— DATA LISTING —
++++++++++

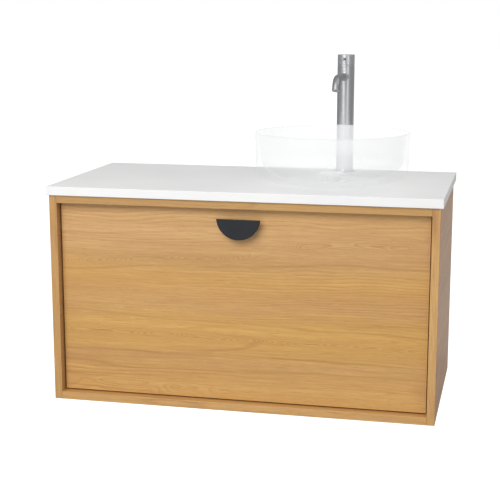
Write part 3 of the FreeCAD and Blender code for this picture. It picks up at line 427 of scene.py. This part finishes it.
# Tints are (share of the way down, red green blue multipliers). Arches are (height, slope,
# half width, centre along the board, reach) and lines are (height, slope, strength).
drawer_figure = {
    "span": (front_high.z, front_low.z),
    "tints": ((0.0, (1.03, 1.06, 1.22)), (0.12, (1.03, 1.06, 1.26)), (0.22, (1.00, 1.02, 1.13)),
              (0.27, (0.97, 0.97, 0.98)), (0.36, (1.04, 1.04, 0.88)), (0.44, (1.00, 0.98, 0.92)),
              (0.53, (0.965, 0.945, 0.95)), (0.61, (1.03, 1.03, 0.84)), (0.72, (1.04, 1.04, 0.84)),
              (0.79, (0.94, 0.91, 0.89)), (0.88, (1.01, 0.99, 0.91)), (1.0, (1.05, 1.04, 0.92))),
    "arches": ((down_front(0.68), 0.0, 0.024, 0.0, 0.60),
               (down_front(0.25), 0.06, 0.026, -0.20, 0.26),
               (down_front(0.21), 0.06, 0.030, 0.26, 0.18)),
    "lines": ((down_front(0.77), 0.0, 1.0),
              (down_front(0.30), 0.04, 0.7),
              (down_front(0.58), -0.02, 0.6),
              (down_front(0.86), 0.03, 0.5),
              (down_front(0.13), 0.02, 0.5))}
dress(oak("oak_drawer", "X", "Z", 2.0, figure=drawer_figure), "drawer_front")
dress(oak("oak_rail_top", "X", "Z", 5.0, (196, 155, 97), (170, 127, 74)), "top_front_rail")
dress(oak("oak_bottom", "X", "Y", 8.0), "bottom_panel")
edge_left = oak("oak_edge_left", "Z", "X", 11.0, (210, 168, 104), (160, 114, 64),
                ring_lines=320.0, ring_mark=0.5)
edge_right = oak("oak_edge_right", "Z", "X", 14.0, (228, 188, 122), (170, 124, 72),
                 ring_lines=320.0, ring_mark=0.5)
dress_twice("side_panel_left", edge_left,
            oak("oak_side_left", "Y", "Z", 11.0, (205, 161, 106), (172, 128, 80)), wide_side)
dress_twice("side_panel_right", edge_right,
            oak("oak_side_right", "Y", "Z", 14.0, (206, 159, 108), (168, 123, 82)), wide_side)
dress(ply("ply_rails", "X", "Z", 17.0), "back_rail_upper", "back_rail_lower")
dress(ply("ply_sides", "Y", "Z", 20.0), "drawer_side_left", "drawer_side_right",
      "cutout_wall_left", "cutout_wall_right")
dress(ply("ply_backs", "X", "Z", 23.0), "drawer_back_left", "drawer_back_right",
      "cutout_wall_front")
dress(ply("ply_floor", "X", "Y", 26.0), "drawer_bottom")
dress(solid_surface("countertop_white"), "countertop")
dress(milky_glass("basin_milky_glass"), "basin")
nodes["basin"].visible_shadow = False
dress(brushed("tap_brushed_steel"), "tap_body", "tap_base_ring")
dress(brushed("head_brushed_steel", (214, 215, 217)), "tap_head")
SPOUT_COLOUR, SPOUT_LOW, SPOUT_HIGH = (160, 161, 163), 0.42, 0.48
dress(brushed("spout_brushed_steel", SPOUT_COLOUR, SPOUT_LOW, SPOUT_HIGH, across_z=False,
              root=(224, 225, 227)), "tap_spout")
dress(brushed("lever_brushed_steel", SPOUT_COLOUR, SPOUT_LOW, SPOUT_HIGH, across_z=False),
      "tap_lever")
dress(milky_plastic("waste_tube_white", glow=0.42, roughness=0.40), "waste_tube")
dress(polished("waste_chrome", (205, 207, 210)), "waste_nut", "waste_guide")
dress(milky_plastic("plug_white_plastic"), "waste_plug")
dress(milky_plastic("seal_clear_silicone", roughness=0.45), "basin_seal")
nodes["waste_plug"].visible_shadow = False
nodes["waste_tube"].visible_shadow = False
dress(polished("trap_chrome", (200, 202, 206), 0.1, 0.2), "trap_inlet_nut", "trap_inlet_pipe",
      "trap_body", "trap_cup", "trap_outlet_nut", "trap_outlet_pipe")
dress(moulded("rubber_black", (34, 34, 35), 0.7), "waste_washer", "tap_gasket",
      "drawer_bumper_left", "drawer_bumper_right")
dress(moulded("cartridge_plastic", (214, 214, 208), 0.45), "tap_cartridge", "head_fork",
      "tap_aerator")
dress(polished("brass_turned", (196, 164, 104), 0.18, 0.30), "cartridge_nut", "tap_stud",
      "tap_horseshoe", "tap_nut")
dress(polished("zinc_screw", (176, 178, 182), 0.2, 0.34), "head_pivot_pin", "head_grub_screw",
      "handle_screw_left", "handle_screw_right")
dress(polished("runner_zinc", (170, 173, 178), 0.24, 0.38),
      *("runner_%s_%s" % (side, part) for side in ("left", "right")
        for part in ("cabinet", "middle", "drawer")))
dress(powder_coat("handle_black"), "handle_plate", "handle_post_left", "handle_post_right")


# ---------------------------------------------------------------- stage, light and camera
def seen_directly(tree):
    """One for what the lens sees itself, zero for light that bounces."""
    return tree.nodes.new("ShaderNodeLightPath").outputs["Is Camera Ray"]


def build_floor():
    """A plain pale floor, well below the wall-hung unit."""
    drop, radius = 0.85, 40.0
    mesh = bpy.data.meshes.new("floor")
    shape = bmesh.new()
    bmesh.ops.create_circle(shape, cap_ends=True, radius=radius, segments=96)
    bmesh.ops.translate(shape, verts=shape.verts, vec=(0, 0, DECK - drop))
    shape.to_mesh(mesh)
    shape.free()
    floor = bpy.data.objects.new("floor", mesh)
    scene.collection.objects.link(floor)
    graph = Graph("floor_pale")
    patch = graph.noise(graph.stretch((0.6, 0.6, 0.6)), 2.0, 0.5)
    colour = graph.ramp(patch, [(0.3, (0.50, 0.50, 0.50, 1)), (0.7, (0.52, 0.52, 0.52, 1))])
    graph.set(Base_Color=colour, Roughness=0.9, Specular_IOR_Level=0.1)
    graph.set(Emission_Color=(1, 1, 1, 1))
    graph.set(Emission_Strength=graph.times(seen_directly(graph.tree), 0.9))
    mesh.materials.append(graph.material)


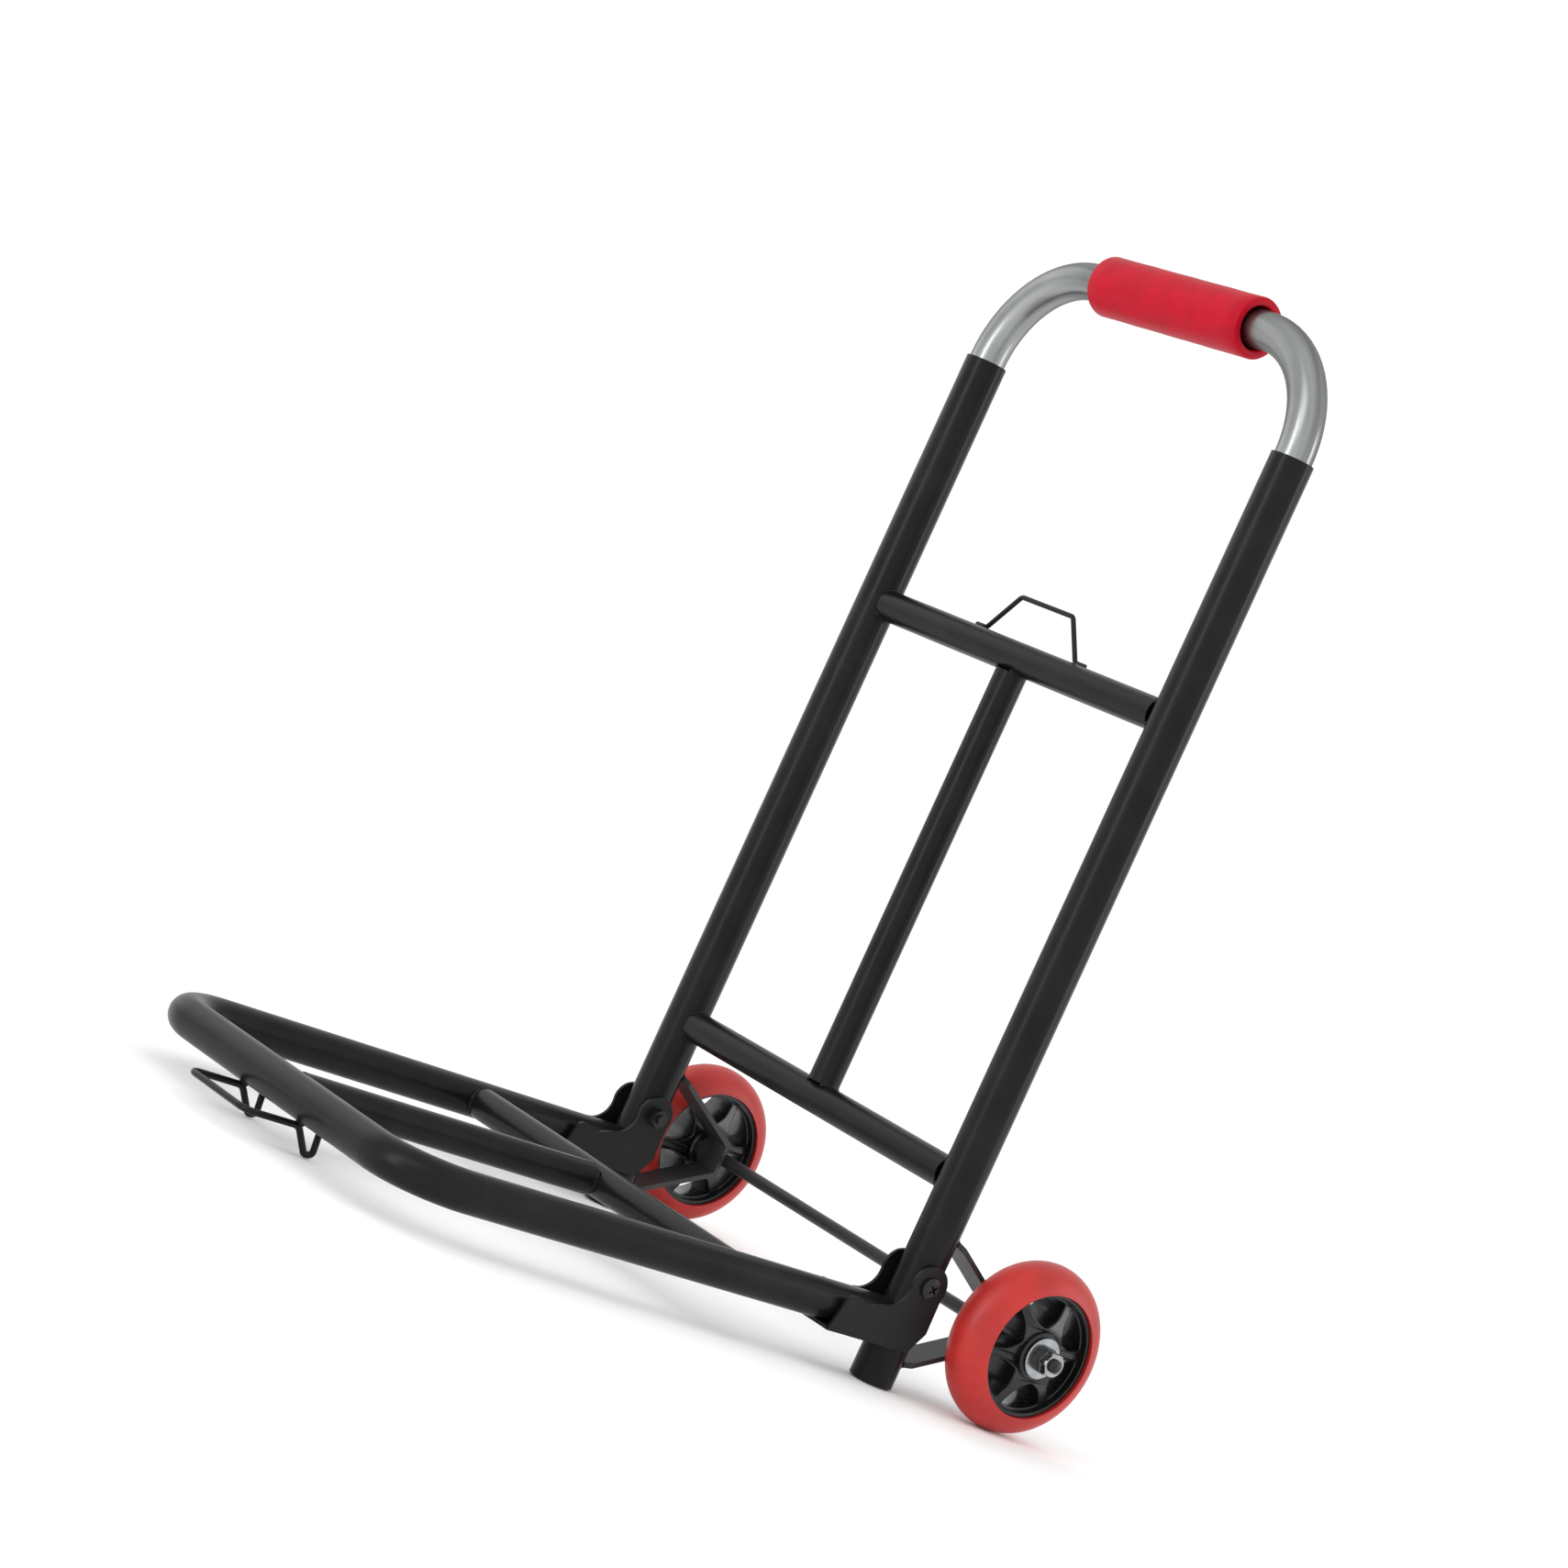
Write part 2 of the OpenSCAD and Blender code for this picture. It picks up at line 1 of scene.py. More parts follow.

++++++++++

— EXERCISE BRIEF —
Repeat the material from above exactly, word for word.

— ANSWER TO THIS PROBLEM —
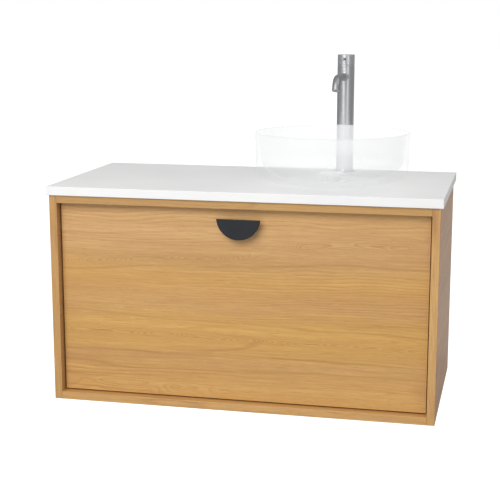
Write part 3 of the FreeCAD and Blender code for this picture. It picks up at line 427 of scene.py. This part finishes it.
# Tints are (share of the way down, red green blue multipliers). Arches are (height, slope,
# half width, centre along the board, reach) and lines are (height, slope, strength).
drawer_figure = {
    "span": (front_high.z, front_low.z),
    "tints": ((0.0, (1.03, 1.06, 1.22)), (0.12, (1.03, 1.06, 1.26)), (0.22, (1.00, 1.02, 1.13)),
              (0.27, (0.97, 0.97, 0.98)), (0.36, (1.04, 1.04, 0.88)), (0.44, (1.00, 0.98, 0.92)),
              (0.53, (0.965, 0.945, 0.95)), (0.61, (1.03, 1.03, 0.84)), (0.72, (1.04, 1.04, 0.84)),
              (0.79, (0.94, 0.91, 0.89)), (0.88, (1.01, 0.99, 0.91)), (1.0, (1.05, 1.04, 0.92))),
    "arches": ((down_front(0.68), 0.0, 0.024, 0.0, 0.60),
               (down_front(0.25), 0.06, 0.026, -0.20, 0.26),
               (down_front(0.21), 0.06, 0.030, 0.26, 0.18)),
    "lines": ((down_front(0.77), 0.0, 1.0),
              (down_front(0.30), 0.04, 0.7),
              (down_front(0.58), -0.02, 0.6),
              (down_front(0.86), 0.03, 0.5),
              (down_front(0.13), 0.02, 0.5))}
dress(oak("oak_drawer", "X", "Z", 2.0, figure=drawer_figure), "drawer_front")
dress(oak("oak_rail_top", "X", "Z", 5.0, (196, 155, 97), (170, 127, 74)), "top_front_rail")
dress(oak("oak_bottom", "X", "Y", 8.0), "bottom_panel")
edge_left = oak("oak_edge_left", "Z", "X", 11.0, (210, 168, 104), (160, 114, 64),
                ring_lines=320.0, ring_mark=0.5)
edge_right = oak("oak_edge_right", "Z", "X", 14.0, (228, 188, 122), (170, 124, 72),
                 ring_lines=320.0, ring_mark=0.5)
dress_twice("side_panel_left", edge_left,
            oak("oak_side_left", "Y", "Z", 11.0, (205, 161, 106), (172, 128, 80)), wide_side)
dress_twice("side_panel_right", edge_right,
            oak("oak_side_right", "Y", "Z", 14.0, (206, 159, 108), (168, 123, 82)), wide_side)
dress(ply("ply_rails", "X", "Z", 17.0), "back_rail_upper", "back_rail_lower")
dress(ply("ply_sides", "Y", "Z", 20.0), "drawer_side_left", "drawer_side_right",
      "cutout_wall_left", "cutout_wall_right")
dress(ply("ply_backs", "X", "Z", 23.0), "drawer_back_left", "drawer_back_right",
      "cutout_wall_front")
dress(ply("ply_floor", "X", "Y", 26.0), "drawer_bottom")
dress(solid_surface("countertop_white"), "countertop")
dress(milky_glass("basin_milky_glass"), "basin")
nodes["basin"].visible_shadow = False
dress(brushed("tap_brushed_steel"), "tap_body", "tap_base_ring")
dress(brushed("head_brushed_steel", (214, 215, 217)), "tap_head")
SPOUT_COLOUR, SPOUT_LOW, SPOUT_HIGH = (160, 161, 163), 0.42, 0.48
dress(brushed("spout_brushed_steel", SPOUT_COLOUR, SPOUT_LOW, SPOUT_HIGH, across_z=False,
              root=(224, 225, 227)), "tap_spout")
dress(brushed("lever_brushed_steel", SPOUT_COLOUR, SPOUT_LOW, SPOUT_HIGH, across_z=False),
      "tap_lever")
dress(milky_plastic("waste_tube_white", glow=0.42, roughness=0.40), "waste_tube")
dress(polished("waste_chrome", (205, 207, 210)), "waste_nut", "waste_guide")
dress(milky_plastic("plug_white_plastic"), "waste_plug")
dress(milky_plastic("seal_clear_silicone", roughness=0.45), "basin_seal")
nodes["waste_plug"].visible_shadow = False
nodes["waste_tube"].visible_shadow = False
dress(polished("trap_chrome", (200, 202, 206), 0.1, 0.2), "trap_inlet_nut", "trap_inlet_pipe",
      "trap_body", "trap_cup", "trap_outlet_nut", "trap_outlet_pipe")
dress(moulded("rubber_black", (34, 34, 35), 0.7), "waste_washer", "tap_gasket",
      "drawer_bumper_left", "drawer_bumper_right")
dress(moulded("cartridge_plastic", (214, 214, 208), 0.45), "tap_cartridge", "head_fork",
      "tap_aerator")
dress(polished("brass_turned", (196, 164, 104), 0.18, 0.30), "cartridge_nut", "tap_stud",
      "tap_horseshoe", "tap_nut")
dress(polished("zinc_screw", (176, 178, 182), 0.2, 0.34), "head_pivot_pin", "head_grub_screw",
      "handle_screw_left", "handle_screw_right")
dress(polished("runner_zinc", (170, 173, 178), 0.24, 0.38),
      *("runner_%s_%s" % (side, part) for side in ("left", "right")
        for part in ("cabinet", "middle", "drawer")))
dress(powder_coat("handle_black"), "handle_plate", "handle_post_left", "handle_post_right")


# ---------------------------------------------------------------- stage, light and camera
def seen_directly(tree):
    """One for what the lens sees itself, zero for light that bounces."""
    return tree.nodes.new("ShaderNodeLightPath").outputs["Is Camera Ray"]


def build_floor():
    """A plain pale floor, well below the wall-hung unit."""
    drop, radius = 0.85, 40.0
    mesh = bpy.data.meshes.new("floor")
    shape = bmesh.new()
    bmesh.ops.create_circle(shape, cap_ends=True, radius=radius, segments=96)
    bmesh.ops.translate(shape, verts=shape.verts, vec=(0, 0, DECK - drop))
    shape.to_mesh(mesh)
    shape.free()
    floor = bpy.data.objects.new("floor", mesh)
    scene.collection.objects.link(floor)
    graph = Graph("floor_pale")
    patch = graph.noise(graph.stretch((0.6, 0.6, 0.6)), 2.0, 0.5)
    colour = graph.ramp(patch, [(0.3, (0.50, 0.50, 0.50, 1)), (0.7, (0.52, 0.52, 0.52, 1))])
    graph.set(Base_Color=colour, Roughness=0.9, Specular_IOR_Level=0.1)
    graph.set(Emission_Color=(1, 1, 1, 1))
    graph.set(Emission_Strength=graph.times(seen_directly(graph.tree), 0.9))
    mesh.materials.append(graph.material)


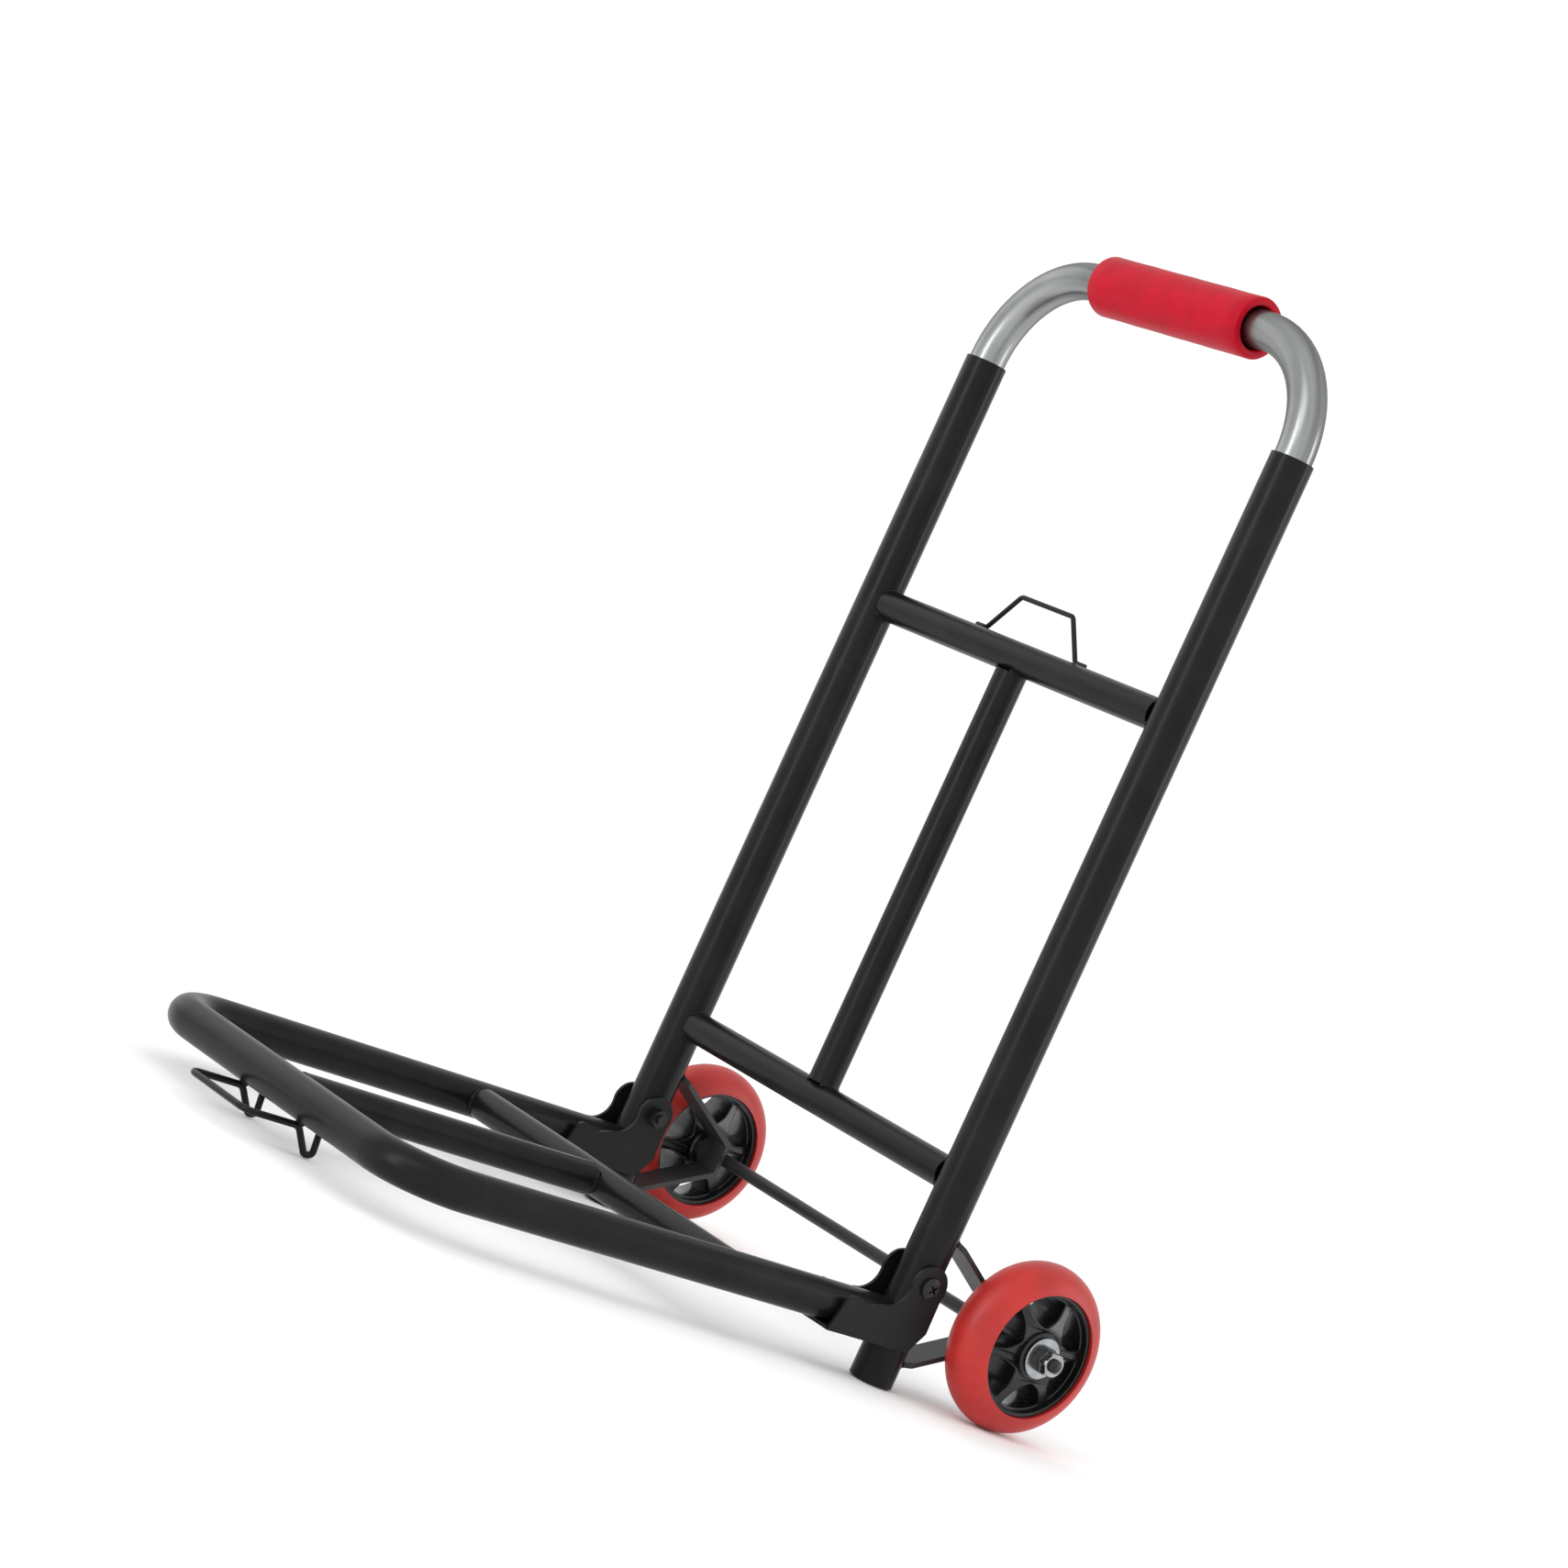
Write part 2 of the OpenSCAD and Blender code for this picture. It picks up at line 1 of scene.py. More parts follow.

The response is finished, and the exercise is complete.